As a safety warning to our readers who may be hosting parasites in their bodies, the Intergalactic Business Report gives you seven signs that may indicate a parasite is in you. 
 
 
Seven signs a parasite may be living in your body.
 
1. Instead of being appalled by things and people who are parasitic, you start talking about “symbiotic relationships” and bullshit like that. For example, your brother-in-law who sleeps in your basement and doesn’t pay rent is now someone you see as “doing you a favor” even though you can’t articulate why. 
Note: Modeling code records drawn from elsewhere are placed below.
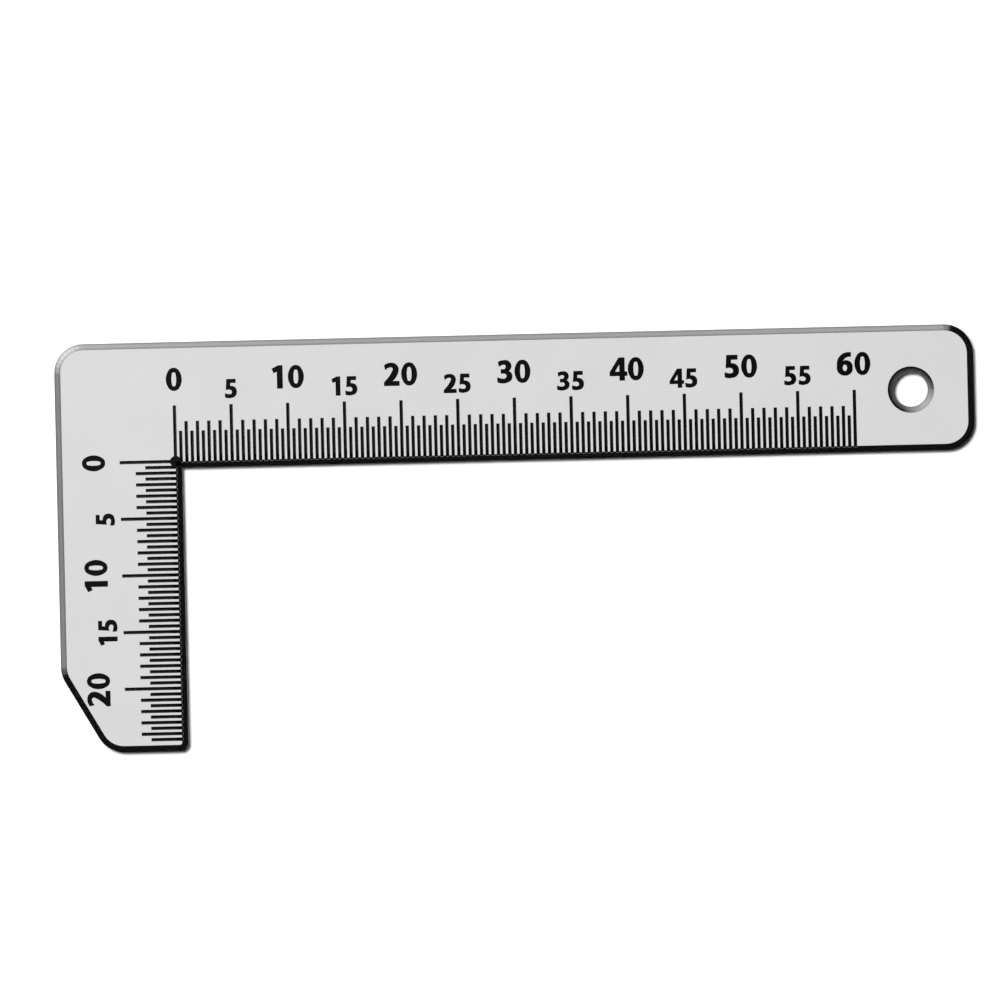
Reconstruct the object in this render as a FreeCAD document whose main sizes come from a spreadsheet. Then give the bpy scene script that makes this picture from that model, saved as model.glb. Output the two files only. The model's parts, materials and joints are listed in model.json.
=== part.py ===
"""Inside-corner rule: a flat L-shaped steel plate with two millimetre scales.

The two scales share one zero, at the inner corner of the flat face.  The long
scale runs along the long arm (+X) and the short scale runs down the short arm
(-Y).  Every line, number and the zero dot is a shallow recess in the plate,
filled level with black enamel.  All lengths are in millimetres.

Frame: +Z points up out of the marked face, and the origin is in the middle of
the underside's bounding box.
"""
import FreeCAD, Part
import Sketcher
import math
import os

from FreeCAD import Placement, Rotation, Vector

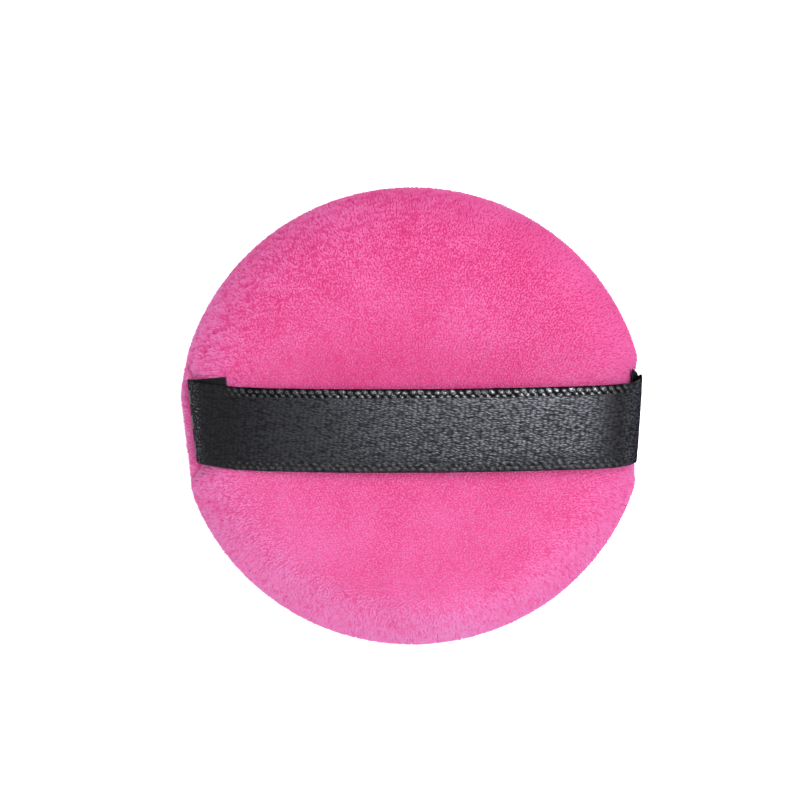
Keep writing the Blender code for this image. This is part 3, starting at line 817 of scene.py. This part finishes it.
def bothSides(part):
    # Values for the upper row of points, and again for the lower one, which runs back.
    return np.concatenate([part, part[:, ::-1]], axis=1)


def ribbonUv(rows, columns, across):
    # Bake map: half of the ribbon's length lies over the other half, each 0.48 high, and the caps are in a row
    # over both.
    row, column = np.meshgrid(np.arange(rows - 1), np.arange(columns), indexing="ij")
    parts = 2
    perPart = (rows - 1) // parts + 1
    part, inPart = row // perPart, row % perPart

    def uvAt(dRow, dColumn):
        u = (inPart + dRow) / perPart * 0.98 + 0.01
        v = (part + 0.01 + 0.96 * (column + dColumn) / columns) / parts
        return joined(u, v)

    sides = np.stack([uvAt(0, 0), uvAt(0, 1), uvAt(1, 1), uvAt(1, 0)], axis=2).reshape(-1, 4, 2)[:, ::-1]
    k = np.tile(np.arange(across - 1), 2) / across
    caps = np.empty((len(k), 4, 2))
    caps[:, :, 0] = joined(k, k + 1 / across, k + 1 / across, k) * 0.98
    caps[:, :, 1] = (0.9905, 0.9905, 0.9985, 0.9985)
    return np.concatenate([sides, caps])


def makeRibbon():
    # Cross-sections along the middle line: an upper and a lower row of points across the ribbon, each off the
    # middle by half the thickness, the relief and crown * (1 - (distance from the middle / half width) ^ power).
    line, skew, middle, along, folds = ribbonLine()
    half = ribbon["width"] / 2
    inner = half - ribbon["selvedge"]
    across = np.concatenate([np.linspace(-half, -inner, 17)[:-1], np.linspace(-inner, inner, 33)[:-1],
                             np.linspace(inner, half, 17)])
    tangent = unit(np.gradient(line, axis=0))
    normal = joined(-tangent[:, 1], tangent[:, 0])
    uGrid, vGrid = np.meshgrid(along, across, indexing="ij")
    blob = slubs(uGrid, vGrid, folds)
    selvedgeZone, paleZone = (smoothStep(*fade, np.abs(vGrid) - inner) for fade in ribbon["selvedgeFades"])
    edge = np.sqrt(np.clip(1 - (np.abs(vGrid) / half) ** 40, 0.02, 1))
    weave = ribbon["weave"] * valueNoise(uGrid, vGrid, ribbon["weaveSize"], 21)
    slubHalf = ribbon["selvedgeHalf"] + ribbon["slubHeight"] * blob
    thick = (ribbon["satinHalf"] * (1 - selvedgeZone) + selvedgeZone * slubHalf) * edge + weave * (1 - selvedgeZone)
    crowned = ribbon["crown"] * (1 - np.abs(vGrid / half) ** ribbon["crownPower"])
    raised = smoothStep(*ribbon["crownFrom"], line[:, 1])[:, None] * crowned
    dropping = (1 - smoothStep(*ribbon["flareHeights"], line[:, 1])) * (line[:, 0] > 0)
    flare = ribbon["flare"] * dropping * smoothStep(0, ribbon["flareFold"], folds[1] - along)
    off = bothSides(raised) + np.concatenate([thick, -thick[:, ::-1]], axis=1)
    w = bothSides(vGrid)
    loop = joined(line[:, :1] + off * normal[:, :1] - skew[:, None] * w,
                  middle[:, None] + w + flare[:, None] * np.clip(w / half, 0, 1) ** 2,
                  line[:, 1:] + off * normal[:, 1:])
    rows, columns = loop.shape[:2]
    quads = gridQuads(rows, columns, closed=True)[:, ::-1]
    n = len(across)
    j = np.arange(n - 1)
    cap = joined(j, j + 1, columns - 2 - j, columns - 1 - j)
    caps = np.concatenate([cap, cap[:, ::-1] + (rows - 1) * columns])
    underside = np.concatenate([np.zeros_like(uGrid), np.full_like(uGrid, 0.01)], axis=1)
    cloth = joined(bothSides(uGrid), w, underside)
    # Painted shade: the edge at -Y gets less of the slubs' paleness and of the gaps' black.
    shadedEdgeShare = np.where(vGrid < 0, ribbon["lowerSlubShade"], 1)
    nearFold = 1 - smoothStep(*ribbon["foldFade"], line[:, :1] - line[:, 0].min())
    values = {
        "slub": blob * selvedgeZone * shadedEdgeShare,
        "selvedge": paleZone * offFolds(uGrid, folds, ribbon["slubFade"]) * shadedEdgeShare,
        "pressedAndShaded": 1 - offFolds(uGrid, folds, ribbon["pressShadeFade"], ribbon["pressShadeSlant"] * vGrid),
        "fold": np.broadcast_to(nearFold, vGrid.shape),
    }
    values = {word: bothSides(part).ravel() for word, part in values.items()}
    made = makePiece("ribbon", loop.reshape(-1, 3), np.concatenate([quads, caps]),
                     quadUv=ribbonUv(rows, columns, n), values={"cloth": cloth.reshape(-1, 3), **values})
    return made, along[-1], line


strap, ribbonLength, strapLine = makeRibbon()
finish(strap, None, "satin_ribbon", satinFinish, "strap_span", "strap_left_end", "strap_right_end")
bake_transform(strap)
print("ribbon made", round(ribbonLength / mm, 1), "mm long,", len(strap.data.polygons), "faces")

# Threads and foam

thread = {
    "radius": 0.15 * mm,
    "lay": 0.9 * mm,  # length in which a ply goes once round
    "step": 0.12 * mm,
    "sides": 10,
    "stitches": 48,
    "closedByHand": range(32, 41),
    "stitchInset": 0.75 * mm,
    "loopHalves": (0.42 * mm, 0.2 * mm),  # half its width on the allowance and at its foot
    "runHeight": 1.32 * mm,
    "handTail": 1.2 * mm,
    "tackHoles": 6,
    "tackPitch": 2.2 * mm,
    "tackHeight": 10.6 * mm,
    "tackTail": 0.9 * mm,
    "sunk": 0.27 * mm,  # the tacks' middle over the ribbon's, measured along X
}


def makeThread(name, corners, reference, slot, material, *nodes):
    # Two plies along a rounded line: at turn t and length s the radius is r (0.8 + 0.2 |cos(t - pi s / lay)|).
    # reference is never along the line: a direction, or None for the way out from the axis.
    corners = np.array(corners)
    length = runLength(corners)
    even = np.linspace(0, length[-1], int(length[-1] / thread["step"]))
    line = joined(*(np.interp(even, length, places) for places in corners.T))
    padded = np.vstack([line[:1], line[:1], line, line[-1:], line[-1:]])
    line = (padded[:-4] + 2 * padded[1:-3] + 3 * padded[2:-2] + 2 * padded[3:-1] + padded[4:]) / 9
    tangent = unit(np.gradient(line, axis=0))
    away = unit(line * (1, 1, 0)) if reference is None else np.broadcast_to(reference, line.shape)
    first = unit(away - tangent * (away * tangent).sum(axis=1, keepdims=True))
    second = np.cross(tangent, first)
    turn = np.arange(thread["sides"]) / thread["sides"] * 2 * math.pi
    ply = np.abs(np.cos(turn[None, :] - math.pi * even[:, None] / thread["lay"]))
    radius = thread["radius"] * (0.8 + 0.2 * ply)
    rings = (line[:, None] + first[:, None] * (radius * np.cos(turn))[..., None]
             + second[:, None] * (radius * np.sin(turn))[..., None])
    points = np.concatenate([rings.reshape(-1, 3), line[:1], line[-1:]])
    made = makePiece(name, points, *tubeFaces(len(line), thread["sides"]),
                     values={"ply": np.concatenate([ply.ravel(), [0.5, 0.5]])})
    return finish(made, "puff", slot, material, *nodes)


def seamPoint(stitch, along, height):
    # A place on the stitch line, from a distance along the seam and a height over its plane: radius times the
    # stitch's direction plus the distance times the direction square to it.
    angle = 2 * math.pi * (stitch + 0.5) / thread["stitches"]
    radius = min(foldRadius(angle, backPanel), foldRadius(angle, facePanel)) - thread["stitchInset"]
    return (radius * math.cos(angle) - along * math.sin(angle), radius * math.sin(angle) + along * math.cos(angle),
            puff["seamHeight"] + height)


def machineCorners(side):
    # The thread lies on one allowance and dips into each hole to the other thread's loop.
    byHand = thread["closedByHand"]
    foot = side * (puff["gap"] / 2 + thread["radius"])
    run = side * thread["runHeight"]
    above, below = thread["loopHalves"]
    return [seamPoint(byHand.stop + step, along, height) for step in range(thread["stitches"] - len(byHand))
            for along, height in ((-above, run), (-below, foot), (below, foot), (above, run))]


def handCorners():
    # A running stitch through both allowances.
    byHand, run = thread["closedByHand"], thread["runHeight"]
    corners = [seamPoint(byHand.start, -thread["handTail"], run)]
    side = 1
    for stitch in byHand:
        corners += [seamPoint(stitch, 0, side * run), seamPoint(stitch, 0, -side * run)]
        side = -side
    return corners + [seamPoint(byHand[-1], thread["handTail"], side * run)]


def tackCorners(side):
    # On the ribbon between every other pair of holes, and behind the panel between the rest.
    heldAt, lean = backPanel["held"][side]
    up = math.acos((thread["tackHeight"] - rimLevel) / (backPanel["reach"] - puff["wall"]))
    behind = (heldAt - puff["wall"]) * math.sin(up) ** (2 / backPanel["squareness"])
    inside = behind - 2 * puff["gap"] - thread["radius"]
    outer = strapLine[(strapLine[:, 0] * side > heldAt) & (strapLine[:, 1] > rimLevel)]
    outer = outer[np.abs(outer[:, 0]) > np.abs(outer[:, 0]).max() - 1.2 * mm]
    outer = outer[np.argsort(outer[:, 1])]
    outside = abs(np.interp(thread["tackHeight"], outer[:, 1], outer[:, 0])) + thread["sunk"]
    middle = puff["strapEnd"][side]
    fromFirst = np.arange(thread["tackHoles"]) - (thread["tackHoles"] - 1) / 2
    holes = middle + fromFirst * thread["tackPitch"]

    def place(fromMiddle, y):
        return side * (fromMiddle + lean * (y - middle)), y, thread["tackHeight"]

    corners = [place(inside, holes[0] - thread["tackTail"])]
    for number, y in enumerate(holes):
        ends = [place(inside, y), place(outside, y)]
        corners += ends if number % 2 == 0 else ends[::-1]
    return corners + [place(inside, holes[-1] + thread["tackTail"])]


for name, corners, node in (("needle_thread", machineCorners(1), "seam_needle_thread"),
                            ("bobbin_thread", machineCorners(-1), "seam_bobbin_thread"),
                            ("hand_thread", handCorners(), "closing_thread")):
    makeThread(name, corners, None, "pink_thread", pinkThreadFinish, node)
for name, side in (("tack_left", -1), ("tack_right", 1)):
    makeThread(name, tackCorners(side), (0, 0, 1), "black_thread", blackThreadFinish, "strap_" + name)
print("threads made")

foam = {
    "columns": 240,
    "rings": 26,
    "grooveHalf": 1.95 * mm,
    "lip": 0.5 * mm,
    "recess": 1.0 * mm,  # under the tacks
    "rough": 0.06 * mm,
    "grain": (0.8 * mm, 0.8 * mm),
    "aroundAxis": 32 * mm,  # length of the rough pattern for each radian
}


def makeFoam():
    # Two superellipse domes as in panelProfile, each 1.6 mm inside its panel, with a groove between them for the
    # seam allowances.
    angle = np.arange(foam["columns"]) / foam["columns"] * 2 * math.pi
    inside = puff["wall"] + puff["gap"]
    grooveOut = creaseRadius(angle) - puff["lapDepth"] - puff["gap"]
    rings = []
    for panel in (backPanel, facePanel):
        side = panel["side"]
        radius = rimRadius(angle, panel) - inside - (side > 0) * foam["recess"]
        reach = panel["reach"] - inside
        last = math.acos((foam["grooveHalf"] + foam["lip"] - puff["rimHeight"]) / reach)
        half = []
        for turn in np.linspace(0, last, foam["rings"])[1:]:
            up = puff["rimHeight"] + min(reach * math.cos(turn), panel["floor"] - inside)
            half.append((radius * math.sin(turn) ** (2 / panel["squareness"]), side * up))
        half += [(half[-1][0], side * foam["grooveHalf"]), (grooveOut, side * foam["grooveHalf"])]
        rings += half if side > 0 else half[::-1]
    out = np.array([ring[0] for ring in rings])
    up = np.array([np.full(foam["columns"], ring[1]) for ring in rings])
    out = out - foam["rough"] * (1 + valueNoise(out, angle * foam["aroundAxis"] + up, foam["grain"], 41))
    points = fromAxis(out, angle, puff["seamHeight"] + up).reshape(-1, 3)
    points = np.concatenate([points, [(0, 0, points[0, 2]), (0, 0, points[-1, 2])]])
    return makePiece("foam", points, *(faces[:, ::-1] for faces in tubeFaces(len(rings), foam["columns"])))


finish(makeFoam(), "puff", "foam", foamFinish, "foam_core")
print("foam made")

# Camera, floor and light

view = {
    "distance": 0.5,
    "width": 0.1394,  # what the picture is wide at the rim
    "sensor": 36,
    "tilt": 8.3 * degree,
    "target": (-2.13 * mm, 3.2 * mm, 8.0 * mm),
}
studio = {
    "lights": {"key": ((0.20, 0.16, 0.80), 0.45, 5.25), "fill": ((0.30, -0.60, 0.35), 0.5, 0.75),
               "left": ((-0.60, -0.55, 0.14), 0.5, 1.8)},  # place, size and energy
    "world": 0.42,
    "floorSize": 3.0,
    "floorGlow": (0.3, 1.0),  # what the floor adds to the light, and what the camera sees
}


def addCamera():
    data = bpy.data.cameras.new("camera")
    data.sensor_width = view["sensor"]
    data.lens = view["sensor"] * view["distance"] / view["width"]
    made = addObject("camera", data)
    x, y, z = view["target"]
    made.location = (x, y + view["distance"] * math.sin(view["tilt"]), z + view["distance"] * math.cos(view["tilt"]))
    made.rotation_euler = (-view["tilt"], 0, 0)
    bpy.context.scene.camera = made


def areaLight(name, place, size, energy):
    # A round light that faces the middle of the scene.
    data = bpy.data.lights.new(name, "AREA")
    data.shape = "DISK"
    data.size = size
    data.energy = energy
    made = addObject(name, data)
    made.location = place
    made.rotation_euler = (0, math.acos(place[2] / math.hypot(*place)), math.atan2(place[1], place[0]))


def addFloor():
    made, tree, shader = newMaterial("floor", {"Base Color": (0.9, 0.9, 0.9, 1), "Roughness": 0.9,
                                               "Specular IOR Level": 0.0, "Emission Color": (1, 1, 1, 1)})
    seen = addNode(tree, "LightPath").outputs["Is Camera Ray"]
    feed(tree, shader, "Emission Strength", mapRange(tree, seen, 0.0, 1.0, *studio["floorGlow"]))
    size = studio["floorSize"]
    corners = np.array([(-size, -size, 0), (size, -size, 0), (size, size, 0), (-size, size, 0)])
    floor = makePiece("floor", corners, np.array([[0, 1, 2, 3]]))
    floor.data.materials.append(made)


addCamera()
addFloor()
for name, (place, size, energy) in studio["lights"].items():
    areaLight(name, place, size, energy)
world = bpy.data.worlds.new("studio")
world.use_nodes = True
background = world.node_tree.nodes["Background"]
background.inputs["Color"].default_value = (1, 1, 1, 1)
background.inputs["Strength"].default_value = studio["world"]
bpy.context.scene.world = world
bpy.context.scene.view_settings.view_transform = "Standard"
print("camera, floor and light made")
2. That movie, “Parasite,” is now your favorite movie.
 

3. Late at night, you can hear conversations. Someone is saying, “’sup?” and someone else says, “Not much. ‘Sup wit you?” To which there is the reply. “Not much.” That’s the parasites talking. 
 

4. Every time you take a dump it’s like there’s something trying to stay inside.
 

5. About six weeks ago, at the Ming Song restaurant in China Town, an old man who wasn’t your waiter appeared with a plate of slithering eels and told you, “enjoy!” Then he watched from a distant doorway as you ate them. And when he watched, you could only see half his face, because he was kind of peering.
 

6. You’re a man and people ask you if you’re pregnant or something but they’re not saying it as a joke, and they say they can see “it” kicking but they don’t want to touch “it.”
 

​7. You name “it” but not a baby name. And it’s something like “Mr. Biggles” and he doesn’t want to come out because it’s cold outside or some other excuse he gives you. And you start feeling like “Mr. Biggles” is really kind of an asshole and the name you gave him is kind of a misnomer because he’s more like a “Mr. Invasive Parasite who’s eating my innards” and less of a “Mr. Biggles who’s my on again off again friend but also constant travel companion, who might be eating my innards.”